> **Source material**
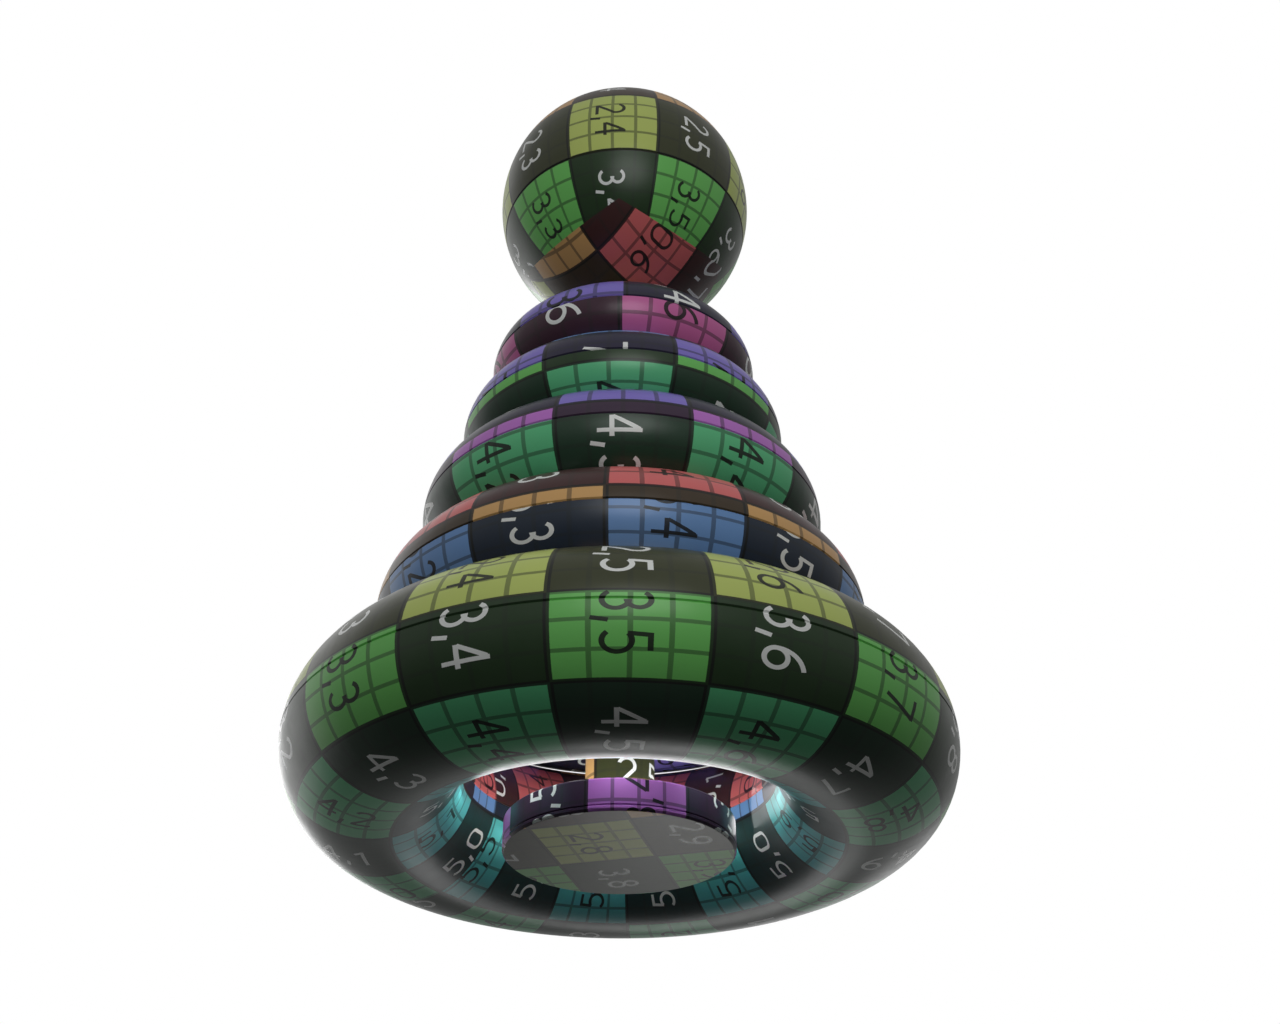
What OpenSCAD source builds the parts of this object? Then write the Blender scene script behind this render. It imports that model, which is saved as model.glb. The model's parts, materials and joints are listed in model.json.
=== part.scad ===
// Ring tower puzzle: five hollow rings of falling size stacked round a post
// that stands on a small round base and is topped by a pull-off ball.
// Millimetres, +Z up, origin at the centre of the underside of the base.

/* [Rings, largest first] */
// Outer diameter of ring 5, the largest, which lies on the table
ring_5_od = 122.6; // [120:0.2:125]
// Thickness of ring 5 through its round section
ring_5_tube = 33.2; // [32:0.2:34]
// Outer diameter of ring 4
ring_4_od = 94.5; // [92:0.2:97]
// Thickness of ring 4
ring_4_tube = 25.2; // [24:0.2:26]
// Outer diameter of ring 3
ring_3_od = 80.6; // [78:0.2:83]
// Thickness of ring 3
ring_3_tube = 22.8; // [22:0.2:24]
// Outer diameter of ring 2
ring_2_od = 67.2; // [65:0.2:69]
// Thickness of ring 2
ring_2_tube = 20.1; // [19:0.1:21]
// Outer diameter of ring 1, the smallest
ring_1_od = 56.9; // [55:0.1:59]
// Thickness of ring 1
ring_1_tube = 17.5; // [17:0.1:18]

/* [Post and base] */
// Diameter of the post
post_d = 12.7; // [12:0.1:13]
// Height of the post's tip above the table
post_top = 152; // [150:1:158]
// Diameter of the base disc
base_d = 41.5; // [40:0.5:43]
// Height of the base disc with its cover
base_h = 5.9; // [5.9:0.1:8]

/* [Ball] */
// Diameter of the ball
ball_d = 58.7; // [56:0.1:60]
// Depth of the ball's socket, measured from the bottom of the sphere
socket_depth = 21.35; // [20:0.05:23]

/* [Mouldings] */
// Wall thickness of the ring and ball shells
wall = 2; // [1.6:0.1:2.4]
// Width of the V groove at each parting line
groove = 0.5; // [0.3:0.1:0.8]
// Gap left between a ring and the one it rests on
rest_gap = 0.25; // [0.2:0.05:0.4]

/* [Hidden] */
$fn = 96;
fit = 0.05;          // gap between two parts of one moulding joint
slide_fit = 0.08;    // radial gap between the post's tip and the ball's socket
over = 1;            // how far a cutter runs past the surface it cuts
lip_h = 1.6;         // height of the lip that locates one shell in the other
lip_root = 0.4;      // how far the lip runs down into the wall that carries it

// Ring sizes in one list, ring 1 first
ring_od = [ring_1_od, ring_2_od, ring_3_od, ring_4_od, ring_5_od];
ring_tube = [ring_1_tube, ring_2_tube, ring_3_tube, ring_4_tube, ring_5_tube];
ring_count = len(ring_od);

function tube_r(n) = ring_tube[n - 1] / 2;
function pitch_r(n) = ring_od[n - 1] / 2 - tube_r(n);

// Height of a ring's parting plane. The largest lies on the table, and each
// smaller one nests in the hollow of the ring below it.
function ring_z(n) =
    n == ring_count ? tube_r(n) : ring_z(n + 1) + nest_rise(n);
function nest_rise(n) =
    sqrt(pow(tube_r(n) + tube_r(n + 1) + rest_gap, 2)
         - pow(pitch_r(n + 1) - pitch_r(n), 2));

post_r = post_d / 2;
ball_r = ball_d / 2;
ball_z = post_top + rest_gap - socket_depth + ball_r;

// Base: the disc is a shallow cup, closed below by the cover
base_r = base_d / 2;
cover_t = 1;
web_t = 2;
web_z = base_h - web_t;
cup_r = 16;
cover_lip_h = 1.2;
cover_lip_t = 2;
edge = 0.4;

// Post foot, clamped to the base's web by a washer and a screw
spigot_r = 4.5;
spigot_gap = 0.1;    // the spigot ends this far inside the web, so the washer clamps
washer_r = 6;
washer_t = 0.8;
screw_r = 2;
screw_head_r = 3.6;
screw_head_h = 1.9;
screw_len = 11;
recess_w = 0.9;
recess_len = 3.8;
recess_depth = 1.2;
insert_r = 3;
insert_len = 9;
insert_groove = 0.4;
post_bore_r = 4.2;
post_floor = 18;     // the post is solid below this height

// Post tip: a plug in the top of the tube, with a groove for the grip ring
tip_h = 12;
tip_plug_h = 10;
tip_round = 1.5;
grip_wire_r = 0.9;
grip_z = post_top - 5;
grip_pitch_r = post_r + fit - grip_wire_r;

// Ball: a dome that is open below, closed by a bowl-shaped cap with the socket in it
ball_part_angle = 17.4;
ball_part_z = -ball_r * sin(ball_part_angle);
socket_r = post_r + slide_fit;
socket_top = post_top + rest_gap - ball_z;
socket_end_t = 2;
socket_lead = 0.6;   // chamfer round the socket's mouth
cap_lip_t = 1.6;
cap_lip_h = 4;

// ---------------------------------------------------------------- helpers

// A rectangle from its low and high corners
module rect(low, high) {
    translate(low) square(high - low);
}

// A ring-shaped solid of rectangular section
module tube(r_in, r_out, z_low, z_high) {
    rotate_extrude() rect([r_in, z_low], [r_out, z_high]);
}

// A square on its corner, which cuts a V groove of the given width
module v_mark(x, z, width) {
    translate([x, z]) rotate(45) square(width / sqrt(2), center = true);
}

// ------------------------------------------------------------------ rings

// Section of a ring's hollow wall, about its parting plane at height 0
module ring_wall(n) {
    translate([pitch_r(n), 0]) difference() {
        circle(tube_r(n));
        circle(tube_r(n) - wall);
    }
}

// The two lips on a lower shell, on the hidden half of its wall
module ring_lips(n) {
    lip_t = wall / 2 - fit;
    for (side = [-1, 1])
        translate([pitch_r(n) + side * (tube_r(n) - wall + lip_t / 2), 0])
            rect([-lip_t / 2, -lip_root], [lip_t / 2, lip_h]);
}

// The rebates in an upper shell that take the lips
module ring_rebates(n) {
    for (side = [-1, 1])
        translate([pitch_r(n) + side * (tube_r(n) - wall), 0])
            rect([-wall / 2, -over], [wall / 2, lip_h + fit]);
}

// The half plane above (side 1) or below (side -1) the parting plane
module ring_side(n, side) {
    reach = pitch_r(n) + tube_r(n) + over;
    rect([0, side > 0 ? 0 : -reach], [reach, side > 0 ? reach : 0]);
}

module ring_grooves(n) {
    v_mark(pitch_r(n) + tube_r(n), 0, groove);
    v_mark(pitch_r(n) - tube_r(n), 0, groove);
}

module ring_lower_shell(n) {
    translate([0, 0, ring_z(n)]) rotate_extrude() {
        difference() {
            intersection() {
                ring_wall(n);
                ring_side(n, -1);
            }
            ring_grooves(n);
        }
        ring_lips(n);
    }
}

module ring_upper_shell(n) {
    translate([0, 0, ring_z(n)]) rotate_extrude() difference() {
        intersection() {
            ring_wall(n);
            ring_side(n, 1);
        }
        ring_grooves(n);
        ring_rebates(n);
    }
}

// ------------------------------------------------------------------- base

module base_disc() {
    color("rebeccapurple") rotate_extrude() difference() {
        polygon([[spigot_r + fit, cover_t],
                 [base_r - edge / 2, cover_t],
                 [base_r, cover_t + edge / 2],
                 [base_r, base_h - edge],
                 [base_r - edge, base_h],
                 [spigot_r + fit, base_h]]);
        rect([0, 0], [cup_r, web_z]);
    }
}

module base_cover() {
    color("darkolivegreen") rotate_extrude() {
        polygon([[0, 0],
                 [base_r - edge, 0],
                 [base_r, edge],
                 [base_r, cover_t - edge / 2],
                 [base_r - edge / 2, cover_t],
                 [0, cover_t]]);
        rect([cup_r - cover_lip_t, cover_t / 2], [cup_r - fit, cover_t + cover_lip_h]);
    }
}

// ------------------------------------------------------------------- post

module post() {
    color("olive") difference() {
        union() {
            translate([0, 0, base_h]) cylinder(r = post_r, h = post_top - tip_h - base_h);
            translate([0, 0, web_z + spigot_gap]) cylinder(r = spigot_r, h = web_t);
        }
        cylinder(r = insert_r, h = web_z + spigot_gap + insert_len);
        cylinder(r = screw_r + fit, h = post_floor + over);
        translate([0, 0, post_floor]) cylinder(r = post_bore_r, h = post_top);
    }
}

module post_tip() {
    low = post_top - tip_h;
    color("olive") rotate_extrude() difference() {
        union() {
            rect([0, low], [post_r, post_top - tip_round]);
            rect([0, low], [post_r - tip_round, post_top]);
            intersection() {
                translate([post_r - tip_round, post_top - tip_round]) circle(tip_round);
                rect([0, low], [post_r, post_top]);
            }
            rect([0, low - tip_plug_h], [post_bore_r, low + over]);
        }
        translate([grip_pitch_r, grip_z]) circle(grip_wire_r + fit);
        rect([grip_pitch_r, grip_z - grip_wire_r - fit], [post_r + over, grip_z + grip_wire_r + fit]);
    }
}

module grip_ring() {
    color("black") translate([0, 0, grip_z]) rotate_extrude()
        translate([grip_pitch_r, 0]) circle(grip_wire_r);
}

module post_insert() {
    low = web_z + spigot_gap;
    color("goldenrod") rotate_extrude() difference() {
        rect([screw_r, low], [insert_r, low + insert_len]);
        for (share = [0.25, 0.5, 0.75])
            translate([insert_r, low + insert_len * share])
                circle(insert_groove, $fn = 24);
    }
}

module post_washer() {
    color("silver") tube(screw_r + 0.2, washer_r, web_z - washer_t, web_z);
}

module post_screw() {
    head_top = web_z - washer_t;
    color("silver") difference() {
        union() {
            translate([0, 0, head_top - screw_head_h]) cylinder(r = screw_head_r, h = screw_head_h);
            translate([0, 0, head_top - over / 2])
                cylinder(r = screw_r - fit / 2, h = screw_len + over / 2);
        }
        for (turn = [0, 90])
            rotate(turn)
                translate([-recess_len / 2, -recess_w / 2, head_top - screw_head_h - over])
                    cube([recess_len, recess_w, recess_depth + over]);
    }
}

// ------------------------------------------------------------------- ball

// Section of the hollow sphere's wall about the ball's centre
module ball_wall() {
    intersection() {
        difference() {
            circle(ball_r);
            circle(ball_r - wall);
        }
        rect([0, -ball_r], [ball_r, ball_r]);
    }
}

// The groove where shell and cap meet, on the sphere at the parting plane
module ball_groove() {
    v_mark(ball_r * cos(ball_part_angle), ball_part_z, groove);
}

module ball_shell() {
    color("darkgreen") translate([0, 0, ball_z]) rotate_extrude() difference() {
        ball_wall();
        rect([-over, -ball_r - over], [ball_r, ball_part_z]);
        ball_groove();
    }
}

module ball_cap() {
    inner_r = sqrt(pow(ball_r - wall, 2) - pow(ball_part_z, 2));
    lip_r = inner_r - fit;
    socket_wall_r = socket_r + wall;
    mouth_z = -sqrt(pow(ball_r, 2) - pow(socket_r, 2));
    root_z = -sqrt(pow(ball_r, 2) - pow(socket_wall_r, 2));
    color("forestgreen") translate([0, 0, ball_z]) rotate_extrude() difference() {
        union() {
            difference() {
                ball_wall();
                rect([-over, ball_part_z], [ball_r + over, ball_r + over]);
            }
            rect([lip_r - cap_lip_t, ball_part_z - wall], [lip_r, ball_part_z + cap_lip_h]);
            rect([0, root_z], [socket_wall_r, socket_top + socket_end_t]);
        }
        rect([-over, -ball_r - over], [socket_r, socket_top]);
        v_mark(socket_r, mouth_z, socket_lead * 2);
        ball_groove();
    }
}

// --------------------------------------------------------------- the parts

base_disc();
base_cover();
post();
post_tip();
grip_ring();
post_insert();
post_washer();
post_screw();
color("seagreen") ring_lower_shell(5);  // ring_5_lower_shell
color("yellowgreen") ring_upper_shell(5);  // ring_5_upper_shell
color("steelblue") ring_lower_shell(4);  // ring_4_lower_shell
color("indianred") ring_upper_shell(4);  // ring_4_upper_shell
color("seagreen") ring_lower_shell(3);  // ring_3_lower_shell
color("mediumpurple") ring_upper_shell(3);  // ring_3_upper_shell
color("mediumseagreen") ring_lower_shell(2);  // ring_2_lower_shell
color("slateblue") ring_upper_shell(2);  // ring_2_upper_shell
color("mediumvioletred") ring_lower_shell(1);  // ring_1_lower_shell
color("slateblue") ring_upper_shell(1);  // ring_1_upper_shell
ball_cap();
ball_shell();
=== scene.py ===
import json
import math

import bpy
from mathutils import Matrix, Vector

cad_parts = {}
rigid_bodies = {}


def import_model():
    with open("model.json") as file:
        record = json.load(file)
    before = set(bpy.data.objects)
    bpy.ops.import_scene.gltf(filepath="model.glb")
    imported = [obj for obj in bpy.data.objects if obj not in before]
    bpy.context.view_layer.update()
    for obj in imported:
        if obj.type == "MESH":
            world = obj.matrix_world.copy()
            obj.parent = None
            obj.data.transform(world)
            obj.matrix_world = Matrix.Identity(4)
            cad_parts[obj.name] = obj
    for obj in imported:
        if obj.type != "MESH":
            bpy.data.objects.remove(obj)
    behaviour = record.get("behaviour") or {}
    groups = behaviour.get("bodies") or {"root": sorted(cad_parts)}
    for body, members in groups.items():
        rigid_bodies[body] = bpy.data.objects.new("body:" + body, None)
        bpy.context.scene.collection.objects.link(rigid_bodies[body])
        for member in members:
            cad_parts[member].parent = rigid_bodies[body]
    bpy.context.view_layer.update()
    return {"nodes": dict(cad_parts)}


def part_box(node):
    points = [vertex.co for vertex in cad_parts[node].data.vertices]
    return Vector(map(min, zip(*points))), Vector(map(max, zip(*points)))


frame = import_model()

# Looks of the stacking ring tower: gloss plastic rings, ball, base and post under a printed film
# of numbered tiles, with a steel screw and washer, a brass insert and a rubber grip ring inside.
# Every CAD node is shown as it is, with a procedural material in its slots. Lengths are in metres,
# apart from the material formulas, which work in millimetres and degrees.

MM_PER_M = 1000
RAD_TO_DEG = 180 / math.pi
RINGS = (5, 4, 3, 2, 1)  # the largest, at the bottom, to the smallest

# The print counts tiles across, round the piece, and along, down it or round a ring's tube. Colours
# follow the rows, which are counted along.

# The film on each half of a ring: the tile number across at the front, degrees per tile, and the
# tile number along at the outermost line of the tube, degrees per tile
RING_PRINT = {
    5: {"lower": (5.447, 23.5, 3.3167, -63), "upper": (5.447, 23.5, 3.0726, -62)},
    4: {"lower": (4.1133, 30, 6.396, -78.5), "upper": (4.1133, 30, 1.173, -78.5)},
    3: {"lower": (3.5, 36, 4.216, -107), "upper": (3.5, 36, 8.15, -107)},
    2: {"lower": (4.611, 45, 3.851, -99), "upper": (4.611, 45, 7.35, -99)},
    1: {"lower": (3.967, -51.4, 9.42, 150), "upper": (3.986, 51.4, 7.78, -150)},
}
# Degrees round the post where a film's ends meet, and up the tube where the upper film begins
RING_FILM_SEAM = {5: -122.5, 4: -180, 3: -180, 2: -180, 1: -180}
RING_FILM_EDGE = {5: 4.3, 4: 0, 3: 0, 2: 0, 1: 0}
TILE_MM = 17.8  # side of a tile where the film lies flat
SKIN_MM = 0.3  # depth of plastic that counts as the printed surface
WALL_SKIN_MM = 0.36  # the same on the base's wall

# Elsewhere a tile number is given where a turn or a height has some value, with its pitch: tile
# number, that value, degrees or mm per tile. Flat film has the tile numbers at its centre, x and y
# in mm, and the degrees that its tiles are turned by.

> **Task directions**
Return only the stretch of the material above from the line holding "obj.parent = None" through the line holding "bpy.data.objects.remove(obj)", copied exactly.

> **Task answer**
            obj.parent = None
            obj.data.transform(world)
            obj.matrix_world = Matrix.Identity(4)
            cad_parts[obj.name] = obj
    for obj in imported:
        if obj.type != "MESH":
            bpy.data.objects.remove(obj)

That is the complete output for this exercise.